На самом деле даже чуткий Барни на сей раз не уловил одного нюанса: прием давался не в честь настоящей Лоры, а скорее в честь некоего имиджа доктора Лоры Кастельяно, установившегося в обществе.
Барни прилетел из Нью-Йорка утром в день приёма и помогал ей в ее приготовлениях. Заметив, как она все больше волнуется, он настоял на том, чтобы она вышла вместе с ним на пробежку.
— Итак, — спросил он на бегу, — с кем из гостей я должен быть особенно любезен?
— Ты должен быть любезен со всеми, Барн. У меня такое чувство, как будто я позвала весь город. Если все явятся, это будет примерно тысяча человек.
— Ого! Представляю себе зрелище — тысяча врачей в одной квартире!
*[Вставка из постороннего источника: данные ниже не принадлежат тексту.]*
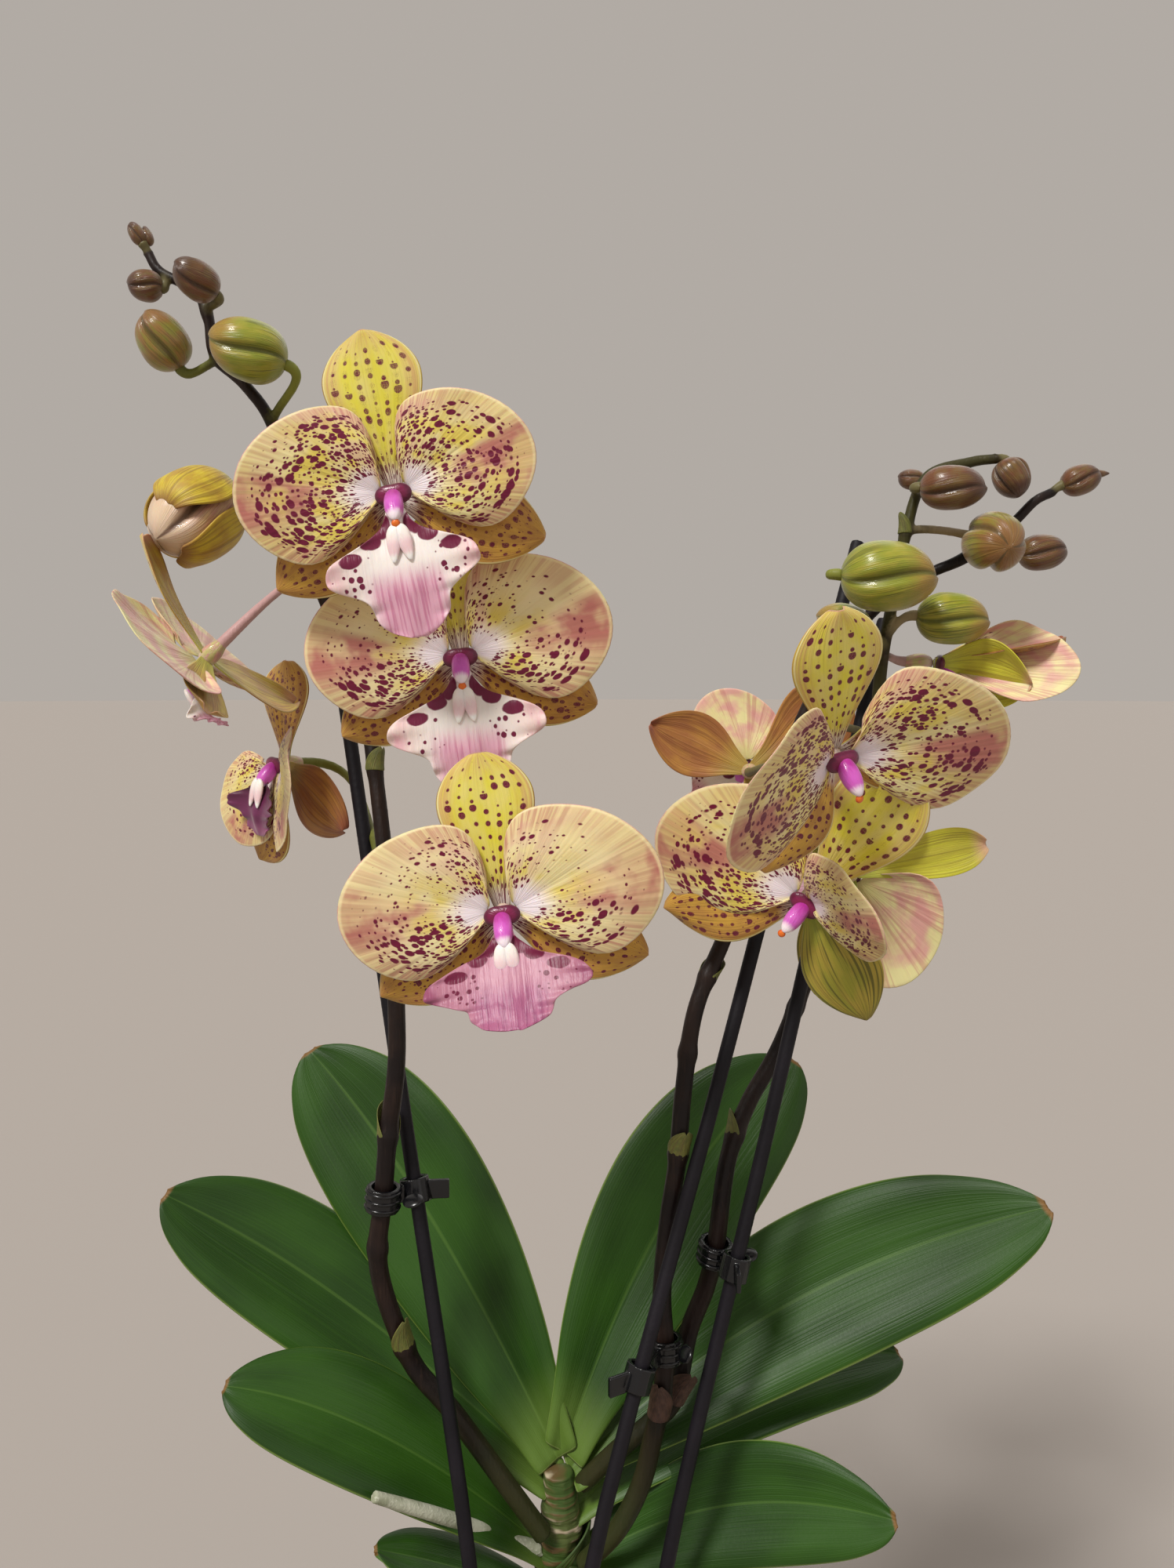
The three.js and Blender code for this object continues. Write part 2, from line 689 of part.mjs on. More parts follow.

— Эй! — предостерегла она. — Цель этого мероприятия не в том, чтобы дать тебе побольше материала для твоей книги. Просто мне захотелось посмотреть на своих коллег, когда они напьются.
— Ладно, ладно, это тоже весьма познавательно.
* * *
Никто никогда не узнает, сколько именно человек сновало в тот вечер между Лориной квартирой на втором этаже и газоном во дворе дома.
Милтон рассчитал еду на пятьдесят гостей. В первый час все было сметено подчистую. К счастью, Лора предусмотрела, что все, кого она пригласила, большие охотники выпить. И пунш лился рекой, хотя доля водки в нем неуклонно возрастала, по мере того как иссякали запасы сока и имбирного эля.